The company has already provided the software to the FBI and other law enforcement agencies. Clearview’s and other such software will quickly become commonplace and more sophisticated.
The Fourth Amendment isn’t eroded by facial recognition software. If you choose to post your face on social media, you lose the expectation of privacy that the Fourth protects. It is much harder to justify surveillance of city streets traveled by millions of innocent people. That amendment protects your privacy against searches (without probable cause that a crime has been or is being committed) of your home, car, person, or place of business.
Any law-enforcement tool can be abused and will eventually be.
Someone, sometime, in some law enforcement agency will abuse capabilities provided by Clearview AI and others by, for example, surveilling someone without probable cause that they are engaged in criminal activity. That’s exactly what happened in the FBI–CIA “Crossfire Hurricane” investigation.
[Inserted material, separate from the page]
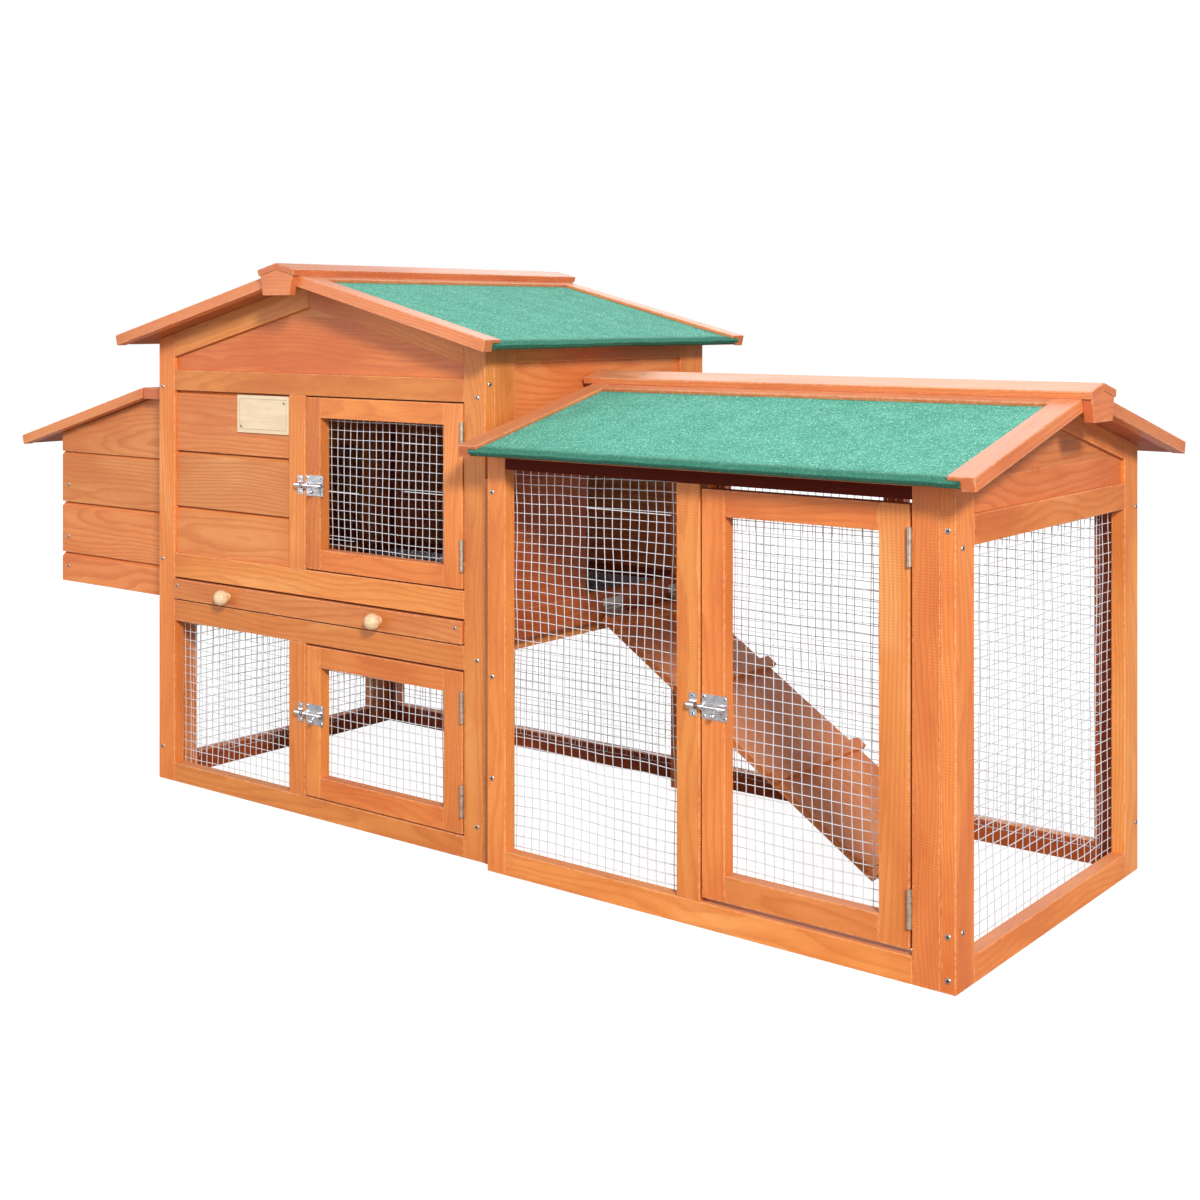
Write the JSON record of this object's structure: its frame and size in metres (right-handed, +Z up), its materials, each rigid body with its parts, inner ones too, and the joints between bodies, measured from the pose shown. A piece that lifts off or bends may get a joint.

Apple should stick to its position and continue to refuse the FBI’s demands. The FBI, in turn, can get search warrants and use its own and its contractors’ abilities to crack the passwords on individual cellphones involved in criminal or terrorist activities. The Fourth Amendment is essential to maintaining our democratic form of government, just like every other part of the Bill of Rights.
If only the Democrats understood that.